SANTA FE, N.M. (AP) — New Mexico's Democratic governor has signed legislation to require that police officers wear body cameras as a deterrent against excessive use of force. Signed Wednesday, the policing reforms apply to local and state law enforcement officers with the exception of tribal agencies. The state's Democrat-led legislature approved bill in June during a four-day special session. Gov. Michelle Lujan Grisham first called for the body camera requirements amid demonstrations set off by George Floyd's killing at the hands of Minneapolis police. A bill sponsor has invoked the death of Antonio Valenzuela at the hands of Las Cruces police officers in a video-recorded encounter in February that has led to charge of involuntary manslaughter against one officer.

  • POACHING PUNISHMENT

SANTA FE, N.M. (AP) — A North Dakota man has been ordered to pay $74,000 in restitution for poaching a trophy mule deer buck in northwestern New Mexico. The state Department of Game and Fish says Cody Davis also was ordered to make a $3,000 donation to the Operation Game Thief program. Authorities say Davis killed a mule deer out of season and didn't have a license. The investigation started in 2015 when game officers found a large headless buck near Lindrith. They put up surveillance at the site and caught Davis four months later when he returned to retrieve the severed head that was stashed nearby.

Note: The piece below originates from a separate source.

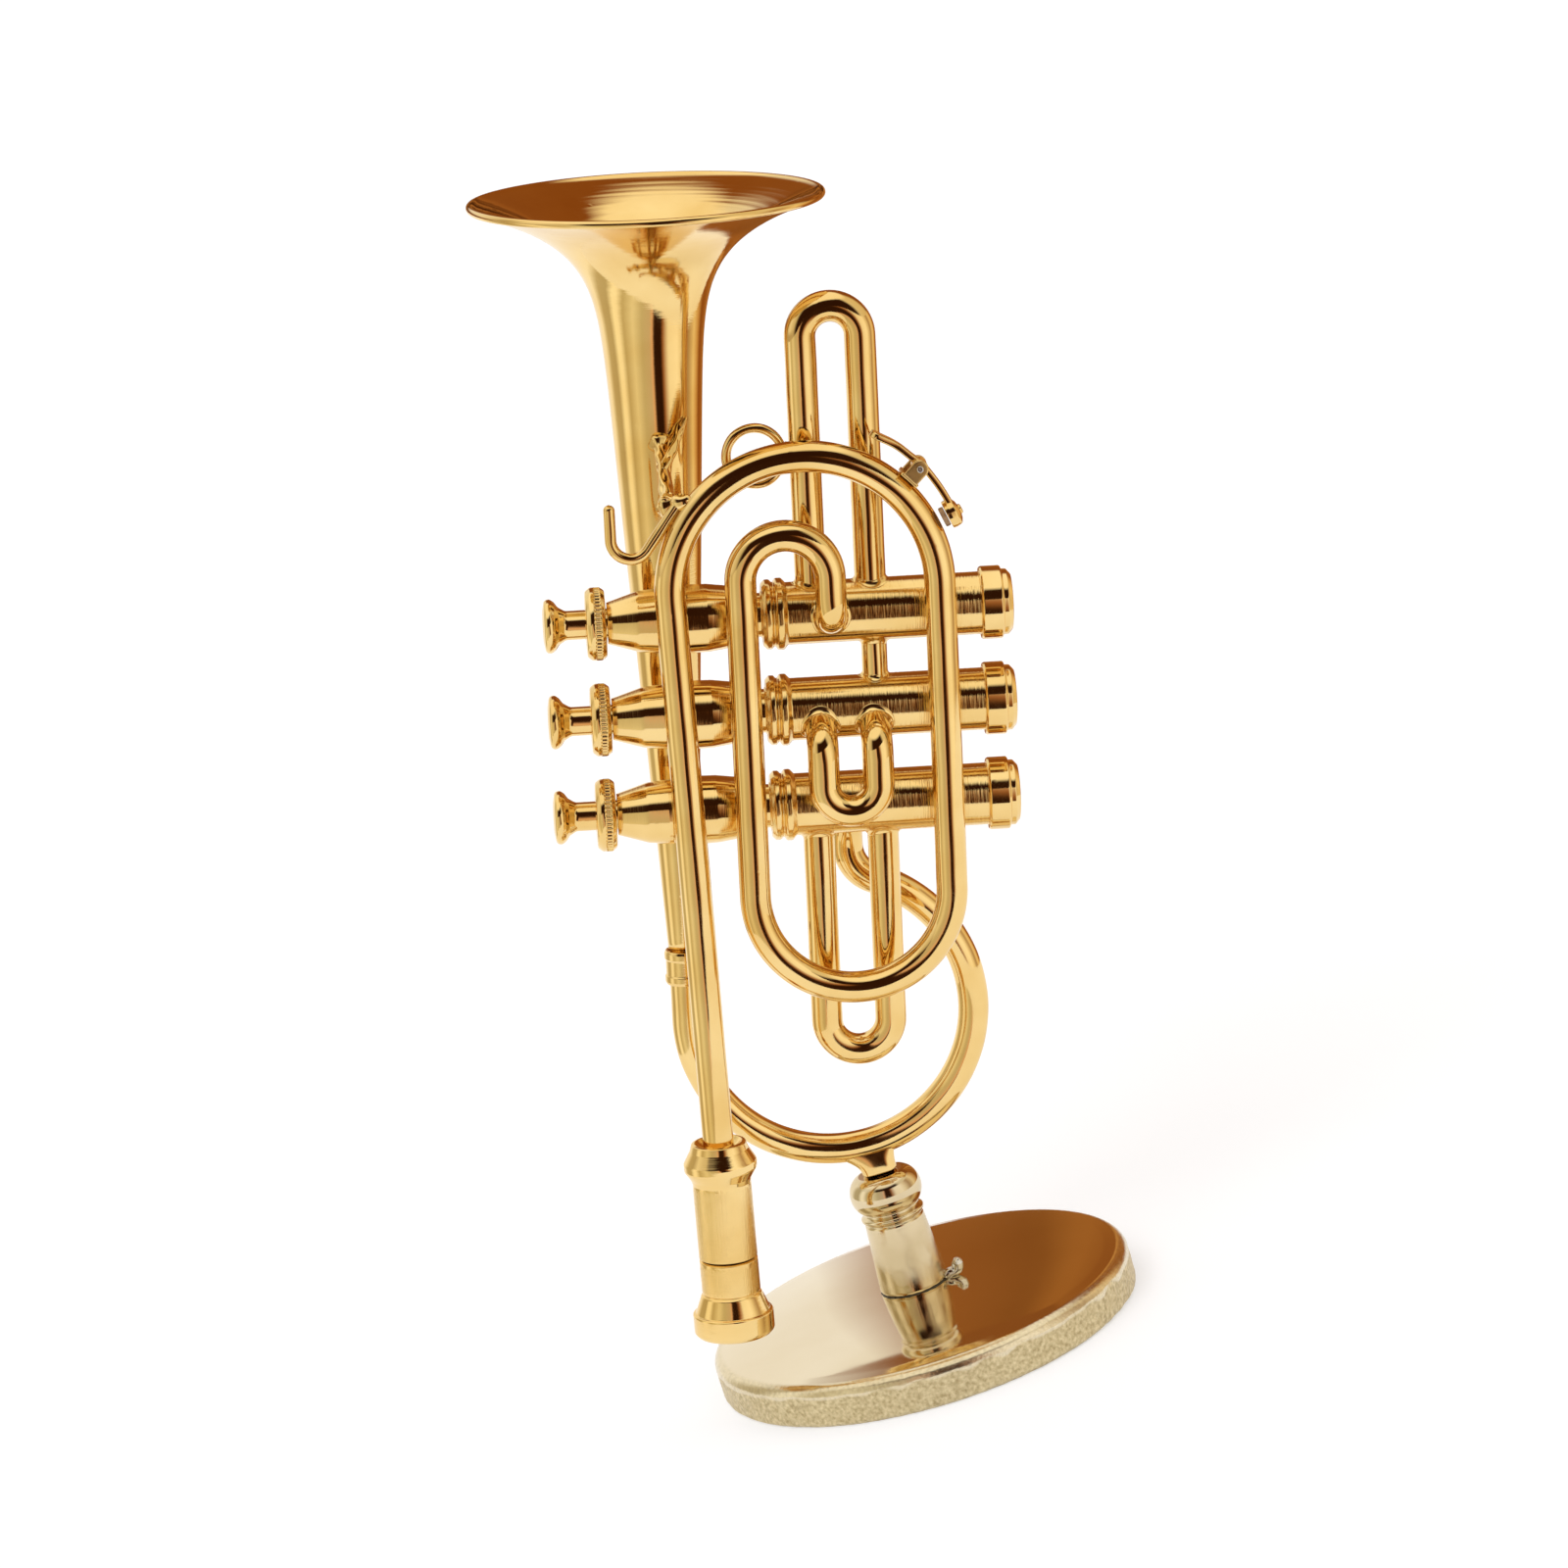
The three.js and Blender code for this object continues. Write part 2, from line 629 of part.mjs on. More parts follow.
function topCap() {
  const bore = STEM_R + STEM_CLEARANCE;
  const middle = TOP_CAP_X + TOP_CAP_W / 2;
  return turned(
    [
      [bore, TOP_CAP_X],
      [TOP_CAP_R - 0.9, TOP_CAP_X],
      [TOP_CAP_R - 0.2, middle - 0.6],
      [TOP_CAP_R, middle - 0.3],
      [TOP_CAP_R, middle + 0.3],
      [TOP_CAP_R - 0.2, middle + 0.6],
      [TOP_CAP_R - 0.9, TOP_CAP_X + TOP_CAP_W],
      [bore, TOP_CAP_X + TOP_CAP_W],
    ],
    VALVE_SIDES,
  );
}

const PISTON_X = CASING_BEAD_X - BEAD_W + BARREL_SPIGOT_L + 0.6;

// The button and its long stem are one turned piece.
function button() {
  return turned(
    [
      [0, BUTTON_X],
      [BUTTON_R - 1.0, BUTTON_X + 0.06],
      [BUTTON_R - 0.2, BUTTON_X + 0.4],
      [BUTTON_R, BUTTON_X + 0.8],
      [BUTTON_R - 0.25, BUTTON_X + 1.25],
      [STEM_R + 0.35, BUTTON_X + BUTTON_T - 0.1],
      [STEM_R, BUTTON_X + BUTTON_T + 0.35],
      [STEM_R, PISTON_X - CAP_GAP],
      [0, PISTON_X - CAP_GAP],
    ],
    VALVE_SIDES,
  );
}

// A piston with a blind bore for the spring.
function piston() {
  const radius = CASING_BORE_R - PISTON_CLEARANCE;
  const end = PISTON_X + PISTON_L;
  return turned(
    [
      [0, PISTON_X],
      [radius, PISTON_X],
      [radius, end],
      [radius - PISTON_WALL, end],
      [radius - PISTON_WALL, PISTON_X + PISTON_CROWN],
      [0, PISTON_X + PISTON_CROWN],
    ],
    VALVE_SIDES,
  );
}

const CAP_FLOOR_X = CASING_END_X + SOLDER_GAP;

// A coil spring that stands on the bottom cap, drawn as long as it is when pressed.
function spring() {
  const radius =
    CASING_BORE_R - PISTON_CLEARANCE - PISTON_WALL - SPRING_WIRE_R - 0.15;
  const low = PISTON_X + PISTON_CROWN + VALVE_TRAVEL + 2 * SPRING_WIRE_R;
  const high = CAP_FLOOR_X - 2 * SPRING_WIRE_R;
  const steps = SPRING_TURNS * 8;
  const helix = new Route(at(0, 0, 0), Z);
  helix.stations = Array.from({ length: steps + 1 }, (_, i) => {
    const angle = (2 * Math.PI * i) / 8;
    const rise = (high - low) / (2 * Math.PI * SPRING_TURNS);
    return {
      point: at(
        radius * Math.cos(angle),
        radius * Math.sin(angle),
        low + rise * angle,
      ),
      heading: at(
        -radius * Math.sin(angle),
        radius * Math.cos(angle),
        rise,
      ).normalize(),
    };
  });
  return tube(helix, SPRING_WIRE_R, 0, 4);
}

// A screwed cap over the casing's end.
function bottomCap() {
  const skirtR = CASING_R + 0.12;
  const start = CAP_FLOOR_X - BOTTOM_CAP_SKIRT;
  const end = start + BOTTOM_CAP_W;
  const outerR = skirtR + CAP_WALL;
  return turned(
    [
      [0, CAP_FLOOR_X],
      [skirtR, CAP_FLOOR_X],
      [skirtR, start],
      [outerR - 0.2, start],
      [outerR, start + 0.3],
      [outerR, end - 0.6],
      [outerR - 0.6, end],
      [0, end],
    ],
    VALVE_SIDES,
  );
}

VALVE_Z.forEach((z, i) => {
  const number = i + 1;
  const turnedParts = new THREE.Group();
  turnedParts.position.z = z;
  turnedParts.rotation.y = Math.PI / 2;
  cornet.add(turnedParts);
  part(`valve_${number}_casing`, casing(PORTS[i]), gold(), cornet).position.z = z;
  part(`valve_${number}_barrel`, barrel(), gold(), turnedParts);
  part(`valve_${number}_top_cap`, topCap(), gold(), turnedParts);
  part(`valve_${number}_button`, button(), gold(), turnedParts);
  part(`valve_${number}_piston`, piston(), gold(), turnedParts);
  part(`valve_${number}_spring`, spring(), steel(), turnedParts);
  part(`valve_${number}_bottom_cap`, bottomCap(), gold(), turnedParts);
});

// ---------------------------------------------------------------- slides and knuckles
// A hairpin of tubing out of one side of a valve and back into it.
function hairpin({ x, reach }, valveZ, way) {
  const radius = (x[1] - x[0]) / 2;
  const leg = reach - radius - PORT_END_R;
  const heading = at(0, 0, way);
  return new Route(at(x[0], 0, valveZ + way * PORT_END_R), heading)
    .go(leg)
    .turn(Y.clone().multiplyScalar(way), radius, Math.PI, 10)
    .go(leg);
}
const slideTube = (route) => tube(route, TUBE_R, TUBE_BORE_R);
part("first_slide", slideTube(hairpin(FIRST_SLIDE, VALVE_Z[0], 1)), gold(), cornet);
part("third_slide", slideTube(hairpin(THIRD_SLIDE, VALVE_Z[2], -1)), gold(), cornet);

// The second slide leaves its valve forwards, bends down in front of valve 3 and back.
function secondSlideRoute() {
  const { x, reach, bend } = SECOND_SLIDE;
  const dip = SECOND_SLIDE_DIP;
  const out =
    (-SECOND_SLIDE_Y - bend * (1 - Math.sin(dip))) / Math.cos(dip) - PORT_END_R;
  const radius = (x[1] - x[0]) / 2;
  const start = at(x[0], 0, 0).addScaledVector(forward(dip), PORT_END_R);
  const route = new Route(start, forward(dip))
    .go(out)
    .turn(X, bend, Math.PI / 2 - dip, 4);
  const drop = reach - radius + route.end.point.z;
  return route
    .go(drop)
    .turn(Y.clone().negate(), radius, Math.PI, 10)
    .go(drop)
    .turn(X.clone().negate(), bend, Math.PI / 2 - dip, 4)
    .go(out);
}
part("second_slide", slideTube(secondSlideRoute()), gold(), cornet);

[0, 1].forEach((i) => {
  const from = at(KNUCKLE_X, 0, VALVE_Z[i + 1] + PORT_END_R);
  const to = at(KNUCKLE_X, 0, VALVE_Z[i] - PORT_END_R);
  part(`knuckle_${i + 1}_${i + 2}`, rod(from, to, KNUCKLE_R), gold(), cornet);
});

// ---------------------------------------------------------------- finger ring, hook, brace
const ringX = FIRST_SLIDE.x[0] - TUBE_R - 0.2 - RING_R - RING_WIRE_R;
part(
  "finger_ring",
  weld(new THREE.TorusGeometry(RING_R, RING_WIRE_R, 6, 20).rotateX(Math.PI / 2)),
  gold(),
  cornet,
).position.set(ringX, 0, VALVE_Z[0] + RING_RISE);

// A point of the cornet `out` beyond the middle of the top bend's tube.
const onTopBend = (degrees, out, y = COIL_Y) => {
  const angle = THREE.MathUtils.degToRad(degrees);
  const radius = TOP_BEND_R + out;
  return at(
    TOP_BEND_X + radius * Math.cos(angle),
    y,
    TOP_BEND_Z + radius * Math.sin(angle),
  );
};

// A wire hook for the little finger, from the top bend's outside down and up again.
function fingerHook() {
  const start = onTopBend(139, TUBE_R + HOOK_WIRE_R + SOLDER_GAP);
  const slope = THREE.MathUtils.degToRad(211); // heading, from x towards z
  const heading = at(Math.cos(slope + 0.5), 0, Math.sin(slope + 0.5));
  const route = new Route(start, heading)
    .turn(Y, 16, 0.1, 1)
    .go(4.6)
    .turn(Y, 1.9, Math.PI * 0.8, 7)
    .go(3.4);
  return tube(route, HOOK_WIRE_R, 0, 8);
}
part("finger_hook", fingerHook(), gold(), cornet);

// A short strut from the top bend back to the bell.
function bellBrace() {
  const from = onTopBend(146, TUBE_R + BRACE_R + 0.25, COIL_Y + 0.9);
  const topZ = from.z + 5.0;
  const endY = BELL_Y - bellRadiusAt(topZ) - SOLDER_GAP - BRACE_R * 0.4;
  const to = at(BELL_X, endY, topZ);
  return rod(from, to, BRACE_R, 8);
}
part("bell_brace", bellBrace(), gold(), cornet);

// ---------------------------------------------------------------- water key
// Its own frame stands on the top bend: x along the tube, z out from it, y as before,
// with the pivot at the origin.
const key = new THREE.Group();
key.position.set(
  TOP_BEND_X + KEY_PIVOT_R * Math.cos(KEY_ANGLE),
  COIL_Y,
  TOP_BEND_Z + KEY_PIVOT_R * Math.sin(KEY_ANGLE),
);
key.rotation.y = Math.PI / 2 - KEY_ANGLE;
cornet.add(key);
const keyTubeZ = -KEY_PIVOT_RISE; // the tube's surface under the pivot
const earY = (KEY_STRIP_W + KEY_EAR_T) / 2 + KEY_EAR_GAP;
const pinHole = (half) =>
  rod(at(0, -half, 0), at(0, half, 0), KEY_PIN_R + KEY_PIN_CLEARANCE, 12);

// A foot on the tube with two ears that carry the pin.
function keySaddle() {
  const footT = 0.5;
  const footZ = keyTubeZ + SOLDER_GAP + footT / 2;
  const earH = KEY_HUB_R - footZ;
  const ears = [-earY, earY].map((y) =>
    block(0, y, footZ + earH / 2, 1.7, KEY_EAR_T, earH),
  );
  const foot = block(0, 0, footZ, 1.7, 2 * earY + KEY_EAR_T, footT);
  return shaped(foot, { add: ears, cut: [pinHole(earY + KEY_EAR_T)] });
}
part("water_key_saddle", keySaddle(), gold(), key);

const pinHalf = earY + KEY_EAR_T / 2 + 0.25;
part(
  "water_key_pin",
  rod(at(0, -pinHalf, 0), at(0, pinHalf, 0), KEY_PIN_R, 12),
  steel(),
  key,
);

// The pad's place: square to the tube, KEY_PAD_ANGLE further round the bend.
const padFrame = (out) => {
  const radius = TOP_BEND_R + TUBE_R + out;
  return at(
    radius * Math.sin(KEY_PAD_ANGLE),
    0,
    radius * Math.cos(KEY_PAD_ANGLE) - KEY_PIVOT_R,
  );
};
const drum = (radius, height, out, sides) => {
  const centre = padFrame(out + height / 2);
  return weld(new THREE.CylinderGeometry(radius, radius, height, sides))
    .rotateX(Math.PI / 2)
    .rotateY(KEY_PAD_ANGLE)
    .translate(centre.x, 0, centre.z);
};
const corkOut = 0.3;
const cupOut = corkOut + KEY_CORK_H + CAP_GAP;

// A hub on the pin, a long arm for the finger and a short arm that ends in a cup.
function keyLever() {
  const hub = rod(at(0, -KEY_STRIP_W / 2, 0), at(0, KEY_STRIP_W / 2, 0), KEY_HUB_R, 14);
  const arm = block(
    -KEY_ARM_L / 2,
    0,
    -KEY_ARM_DROP / 2 + 0.3,
    Math.hypot(KEY_ARM_L, KEY_ARM_DROP),
    KEY_STRIP_W,
    KEY_STRIP_T,
    -Math.atan2(KEY_ARM_DROP, KEY_ARM_L),
  );
  const cup = padFrame(cupOut + KEY_CUP_H * 0.7);
  const shortArm = block(
    cup.x / 2,
    0,
    (cup.z + 0.3) / 2,
    Math.hypot(cup.x, cup.z - 0.3),
    KEY_STRIP_W,
    KEY_STRIP_T,
    Math.atan2(0.3 - cup.z, cup.x),
  );
  const cupDrum = drum(KEY_CUP_R, KEY_CUP_H, cupOut, 14);
  return shaped(hub, {
    add: [arm, shortArm, cupDrum],
    cut: [pinHole(KEY_STRIP_W)],
  });
}
part("water_key_lever", keyLever(), gold(), key);
part("water_key_cork", drum(KEY_CORK_R, KEY_CORK_H, corkOut, 12), cork(), key);

export default object;
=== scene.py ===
import json
import math

import bmesh
import bpy
import numpy as np
from mathutils import Matrix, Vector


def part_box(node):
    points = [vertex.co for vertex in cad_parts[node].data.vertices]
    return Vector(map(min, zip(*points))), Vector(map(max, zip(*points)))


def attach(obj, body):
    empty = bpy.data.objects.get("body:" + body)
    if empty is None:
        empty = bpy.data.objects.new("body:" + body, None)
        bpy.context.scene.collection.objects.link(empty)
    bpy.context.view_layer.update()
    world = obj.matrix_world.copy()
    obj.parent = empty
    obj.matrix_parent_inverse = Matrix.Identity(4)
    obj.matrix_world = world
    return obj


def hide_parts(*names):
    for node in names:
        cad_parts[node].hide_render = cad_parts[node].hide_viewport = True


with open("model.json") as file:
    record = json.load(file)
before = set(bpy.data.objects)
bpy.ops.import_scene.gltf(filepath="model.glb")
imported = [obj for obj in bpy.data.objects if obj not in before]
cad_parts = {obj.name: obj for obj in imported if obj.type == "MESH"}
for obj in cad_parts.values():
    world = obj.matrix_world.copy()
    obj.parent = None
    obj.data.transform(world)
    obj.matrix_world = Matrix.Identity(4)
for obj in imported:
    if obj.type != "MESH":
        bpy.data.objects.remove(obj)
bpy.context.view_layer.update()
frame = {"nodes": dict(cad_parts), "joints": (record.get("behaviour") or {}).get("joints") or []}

MM = 0.001

# ---------------------------------------------------------------- camera
# A long lens a little above the cornet, facing its coiled leadpipe. The camera is rolled, so
# the cornet looks nearly upright and its stand leans.
azimuth = math.radians(0.89)
elevation = math.radians(13.67)
roll = math.radians(-17.08)
ahead = np.array([-math.sin(azimuth) * math.cos(elevation),
                  math.cos(azimuth) * math.cos(elevation),
                  -math.sin(elevation)])
right = np.array([math.cos(azimuth), math.sin(azimuth), 0.0])
above = np.cross(right, ahead)
rolled_right = math.cos(roll) * right + math.sin(roll) * above
rolled_above = math.cos(roll) * above - math.sin(roll) * right
lens = bpy.data.cameras.new("camera")
lens.sensor_width = 36
lens.lens = 135
lens.clip_end = 20
CAMERA_PLACE = (0.01083, -0.55666, 0.19387)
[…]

  • AP-US-IMMIGRATION-ASYLUM-BANS

SAN DIEGO (AP) — The Trump administration has proposed empowering border authorities to deny asylum to people from countries with widespread communicable disease. Wednesday's announcement is the latest in a string of regulations before the November elections to dramatically raise the bar on who qualifies for humanitarian protections. The Homeland Security and Justice departments say denying asylum to people from high-risk countries would combat disease in the United States, in some cases stopping it before it reaches American soil. The rule would take effect sometime after a 30-day period for public comments.